__STATED GOAL__: Find how many lines in the material contain "starts"; your answer should be that number alone.

----- SOURCE MATERIAL

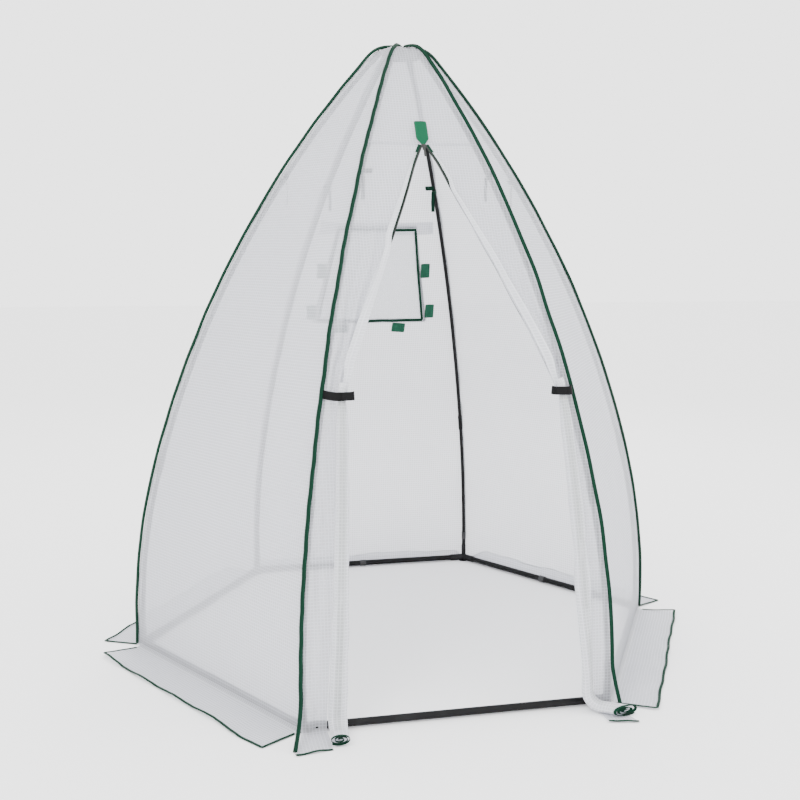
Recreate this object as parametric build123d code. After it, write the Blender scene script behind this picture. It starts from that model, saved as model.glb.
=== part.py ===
from build123d import *
import math
import os

os.makedirs("parts", exist_ok=True)

# Six-sided walk-in greenhouse: a hexagon of base tubes, six bowed poles, a sewn cover with a split door.
# Millimetres, +Z up. The origin is the middle of the hexagon on the ground and the door faces -Y.
# Corners are numbered anticlockwise from above, from the door's left corner. Side k starts at corner k.

# Overall sizes
SIDE = 900.0  # corner to corner along a side, between tube centre lines; also the corner radius
HEIGHT = 2007.0  # ground to the cover's flat top
SIDES = 6
HALF_TURN = 180.0 / SIDES
COS_SIDE = math.cos(math.radians(HALF_TURN))
TAN_SIDE = math.tan(math.radians(HALF_TURN))

# Outline of a seam, seen side on: an upright foot, two arcs, a tight bend and a flat top
SHOULDER_DEG = 15.2  # lean from upright where the two arcs meet
CROWN_DEG = 42.0  # lean where the tight bend starts
CROWN_BEND_R = 60.0
CROWN_FLAT_R = 55.0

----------

__FINAL RESULT__: 3